The more I read about gratitude, the more I found myself practising it. The more I practiced, the easier it became and before I knew it, I was doing it without even thinking about it. It’s changed how I feel about everything. Everything.
A huge learning curve for me was realising that part of the reason that my, so called expectations, were never met, was because of how I pictured ‘it’ in my head. How can things be good enough, when you’re placing them on a pedestal too high to ever be reached? Nothing was ever that bad. It just wasn’t what I thought it was going to be. And the only way to change that, was to change the way I thought.
You don’t realise how lucky you are until you’re at the point of losing something. That feeling, of utter desperation makes you stop and look at everything you thought you were right to complain about and realise that you should be counting your lucky stars.
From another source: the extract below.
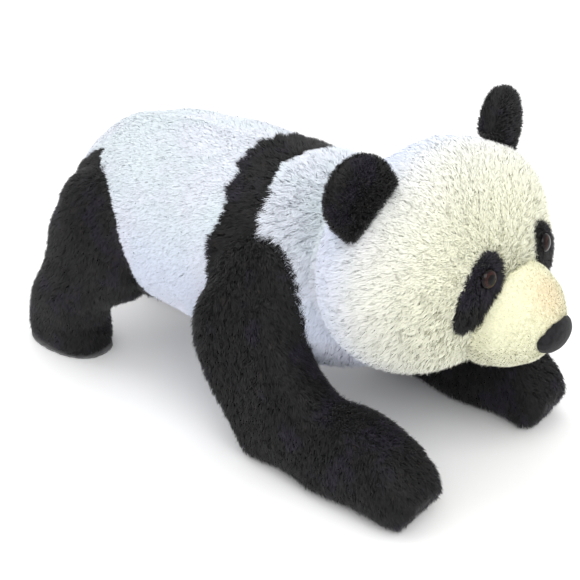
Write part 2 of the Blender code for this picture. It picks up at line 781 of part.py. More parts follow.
def hindleg_surface(sign):
    """The hind leg, sliced along Z from the sole to the top of the haunch."""
    low = SOLE_THICKNESS + GAP
    high = HIP_Z + HIP_RADIUS - LAYER
    round_radius = HIP_RADIUS - LAYER

    def surface(u, v):
        z = low + (high - low) * np.sin(0.5 * np.pi * u)
        upper = np.sqrt(np.maximum(round_radius ** 2 - np.maximum(z - HIP_Z, 0) ** 2, 0))
        foot = blend_keys([0, FOOT_HEIGHT, HIP_Z],
                          [0.5 * FOOT_LENGTH, 0.5 * FOOT_LENGTH - FOOT_TAPER, HIP_RADIUS], z) - LAYER
        thigh = blend_keys([0.6 * FOOT_HEIGHT, 1.5 * FOOT_HEIGHT], [0.0, 1.0], z)
        half_y = foot * (1 - thigh) + np.minimum(upper, foot) * thigh
        lean = blend_keys([0.6 * FOOT_HEIGHT, HIP_Z], [0.0, 1.0], z)
        centre_y = FOOT_Y * (1 - lean) + HIP_Y * lean
        centre_x = FOOT_X * (1 - thigh) + (HIP_FACE + 0.5 * HIP_WIDTH) * thigh
        half_x = 0.5 * (FOOT_WIDTH * (1 - thigh) + HIP_WIDTH * thigh) - LAYER
        close = np.sqrt(np.maximum(1 - np.maximum((z - HIP_Z) / (high - HIP_Z), 0) ** 2, 0)) ** 0.6
        x = centre_x + half_x * close * rounded(np.cos(np.radians(v)), FOOT_SQUARE[0])
        y = centre_y + half_y * rounded(np.sin(np.radians(v)), FOOT_SQUARE[1])
        return np.stack([sign * x, y, z], -1)

    return surface


def flat_ended(name, surface, steps, look, around=LEG_AROUND):
    """A closed body with a flat first end and a point at the last."""
    angles = between(0, 360, around + 1)[:-1]
    grid_u, grid_v = np.meshgrid(steps[:-1], angles, indexing="ij")
    rings = surface(grid_u, grid_v)
    tip = surface(np.array([steps[-1]]), np.array([0.0]))[0]
    vertices = [*rings.reshape(-1, 3), tip]
    last = len(vertices) - 1
    faces = [tuple(range(around))]
    for k in range(around):
        after = (k + 1) % around
        faces.append((last, last - around + k, last - around + after))
        for ring in range(len(rings) - 1):
            base = ring * around
            faces.append((base + k, base + after, base + around + after, base + around + k))
    return add_object(name, vertices, faces, look)


def make_hindleg(side, sign):
    surface = hindleg_surface(sign)
    steps = between(0, 1, 10)
    covered = steps[steps < 1 - LEG_COVER_END]
    radius = 0.5 * FOOT_LENGTH
    made = [flat_ended("hindleg_filling_" + side, surface, steps, fibre_filling())]
    for name, low, high in (("hindleg_outer_cover_", -90, 90), ("hindleg_inner_cover_", 90, 270)):
        around = seam_to_seam(low, high, radius, LEG_AROUND)
        made.append(panel(name + side, surface, covered, around, black_plush()))
    made.append(make_sole(side, sign))
    for piece in made:
        set_pivot(piece, (sign * HIP_FACE, HIP_Y, HIP_Z))


def make_sole(side, sign):
    """The flat suede oval under the hind foot."""
    count = 24
    vertices = []
    for height in (0.0, SOLE_THICKNESS):
        for k in range(count):
            angle = 2 * math.pi * k / count
            x = FOOT_X + (0.5 * FOOT_WIDTH - SOLE_INSET) * rounded(math.cos(angle), FOOT_SQUARE[0])
            y = FOOT_Y + (0.5 * FOOT_LENGTH - SOLE_INSET) * rounded(math.sin(angle), FOOT_SQUARE[1])
            vertices.append((sign * x, y, height))
    faces = [tuple(range(count)), tuple(range(count, 2 * count))]
    for k in range(count):
        after = (k + 1) % count
        faces.append((k, after, count + after, count + k))
    return add_object("hindfoot_sole_" + side, vertices, faces, grey_suede())


# ------------------------------------------------------------------ tail
def make_tail(above, below):
    """A short stuffed tail whose round end rolls on the rump, between two of the rump's rings."""
    droop = math.radians(TAIL_DROOP)
    top, bottom = body_surface(np.array([above, below]), np.array([90.0, 90.0]))
    along = bottom - top
    facing = np.array([0, -along[2], along[1]]) / np.linalg.norm(along)
    pivot = 0.5 * (top + bottom) + facing * (GAP + TAIL_RADIUS)
    core = TAIL_RADIUS - LAYER
    down = Vector((0, math.cos(droop), -math.sin(droop)))
    place = frame_at(pivot, down, (0, 0, 1))
    tail_solid("tail_filling", core, place, pivot, fibre_filling())
    cover = tail_solid("tail_cover", TAIL_RADIUS, place, pivot, white_plush())
    hollow = cutter(tail_solid("tail_hollow", core + GAP, place, pivot, white_plush()))
    boolean(cover, "DIFFERENCE", hollow)
    vent = cutter(turned("tail_vent", [(0, 0), (TAIL_VENT, 0), (TAIL_VENT, 0.1), (0, 0.1)], 12,
                         white_plush(), place))
    boolean(cover, "DIFFERENCE", vent)


def tail_solid(name, radius, place, pivot, look):
    arc = between(180, 90, 5)
    profile = [(radius * math.sin(math.radians(a)), radius * math.cos(math.radians(a))) for a in arc]
    profile[0] = (0, profile[0][1])
    arc = between(90, 0, 5)
    profile += [(radius * math.sin(math.radians(a)), TAIL_LENGTH + radius * math.cos(math.radians(a)))
                for a in arc]
    profile[-1] = (0, profile[-1][1])
    made = turned(name, profile, 14, look, place)
    set_pivot(made, pivot)
    return made


def main():
    for made in list(bpy.data.objects):
        bpy.data.objects.remove(made, do_unlink=True)
    make_body()
    make_neck()
    head = make_head()
    for side, sign in SIDES:
        make_ear(side, sign, head)
        make_foreleg(side, sign)
        make_hindleg(side, sign)


main()
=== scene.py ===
"""Fur, eyes, nose and soles of a crouching plush panda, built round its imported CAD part."""

import math

import bpy
import numpy as np
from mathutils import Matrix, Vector
from mathutils.bvhtree import BVHTree
from mathutils.kdtree import KDTree


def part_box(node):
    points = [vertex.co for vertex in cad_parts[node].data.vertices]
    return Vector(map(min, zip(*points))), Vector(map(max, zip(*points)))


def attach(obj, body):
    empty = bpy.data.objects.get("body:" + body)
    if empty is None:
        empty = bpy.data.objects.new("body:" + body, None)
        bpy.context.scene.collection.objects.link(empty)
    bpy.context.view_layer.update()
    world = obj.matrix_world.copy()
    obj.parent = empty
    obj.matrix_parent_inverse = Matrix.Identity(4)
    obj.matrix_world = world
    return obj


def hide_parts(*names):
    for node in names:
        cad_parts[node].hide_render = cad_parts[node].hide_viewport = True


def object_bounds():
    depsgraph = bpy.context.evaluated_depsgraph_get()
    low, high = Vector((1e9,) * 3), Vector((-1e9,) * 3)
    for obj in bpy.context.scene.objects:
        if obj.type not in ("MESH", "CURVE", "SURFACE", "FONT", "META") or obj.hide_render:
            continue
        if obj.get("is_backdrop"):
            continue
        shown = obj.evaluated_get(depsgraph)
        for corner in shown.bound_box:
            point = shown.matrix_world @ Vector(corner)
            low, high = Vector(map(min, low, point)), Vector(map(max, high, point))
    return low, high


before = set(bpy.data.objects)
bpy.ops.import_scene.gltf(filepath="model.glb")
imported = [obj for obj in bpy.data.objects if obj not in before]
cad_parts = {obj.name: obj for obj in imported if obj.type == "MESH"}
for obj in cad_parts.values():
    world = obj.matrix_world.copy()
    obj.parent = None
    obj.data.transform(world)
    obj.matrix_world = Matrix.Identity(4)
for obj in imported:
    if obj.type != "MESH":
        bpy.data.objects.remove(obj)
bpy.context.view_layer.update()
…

I often find myself now, usually when I’m driving, in the bath, or just laying on the bed, thinking about how lucky I am. To have a husband who is my best friend, two kind, clever kids, a family who love me, a house that I want to come home to every single day, friends who I speak to hourly, a job I love, space to write whatever I want, a chance to be creative with my business, the chance to experience opportunities I might not otherwise have, so much to be grateful for! And I wonder what the hell it was I was moaning about for all those years?
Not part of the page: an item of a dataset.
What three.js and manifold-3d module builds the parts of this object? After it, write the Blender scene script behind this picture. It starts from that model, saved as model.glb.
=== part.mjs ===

The more I think about how many reasons I have to be happy in my life, the more I find. Funny that?
Tell people you love them, and tell them why. Be specific. It will show them that you’ve noticed something about them, and it will remind you of all the reasons that person is important to you. It doesn’t have to be massive, the smaller the reason the more special it becomes. How many people can make you laugh until you’re snorting or laughing like a seal? (Very few people make me laugh like that, but they know who they are!)
Really be aware of each moment you’re in. The music that’s playing when you’re on a road trip, the clear sky when it’s a full moon, the way your kids cuddle you, instinctively and totally unique to them, the chance to have an afternoon nap while everyone else is chilling out in their own way – whatever it is – really notice it.
Make memories & fill your house with things that make you smile. It doesn’t have to match (have I mentioned how I hate matchy matchy?) We have a giant light up sign that says TOYS in our dining room, a pink flamingo in the living room, yellow velvet cushions, old clocks from special friends, empty gin bottles as candlesticks because of the memories we had when we drank it, everything in our house makes us happy.
Take photos, keep a diary, write a journal – build a memory bank of happy moments! There will be times when the Moaning Mildred will come back to play, but, if you’ve got a whole army of physical things to look at to remind you why you’re so bloody lucky, then it will help to kick her right back to where she belongs.
Mine include photos, screenshots, quotes, songs in playlists, drawings from my kids, little notes left by the bloke, magnets, books, pens, matches – anything that makes me go “remember when we…..” and I’m right back to that happy time again.
I write down everything I’m grateful for, even things as small as not having to put the bins out, the bloke reversing my car onto the drive for me so I can shoot straight off in the morning, H sitting with C while he’s in the bath so I can cook dinner, stupid things that you could take for granted if you weren’t careful.
Take nothing for granted. Nothing. Why should I? I’m not entitled to special treatment, I’m no more worthy than the next person, so anything someones does for me to show they care, I’m all over it. And I will say thank you a million times, because I am bloody grateful. And now, a whole lot happier.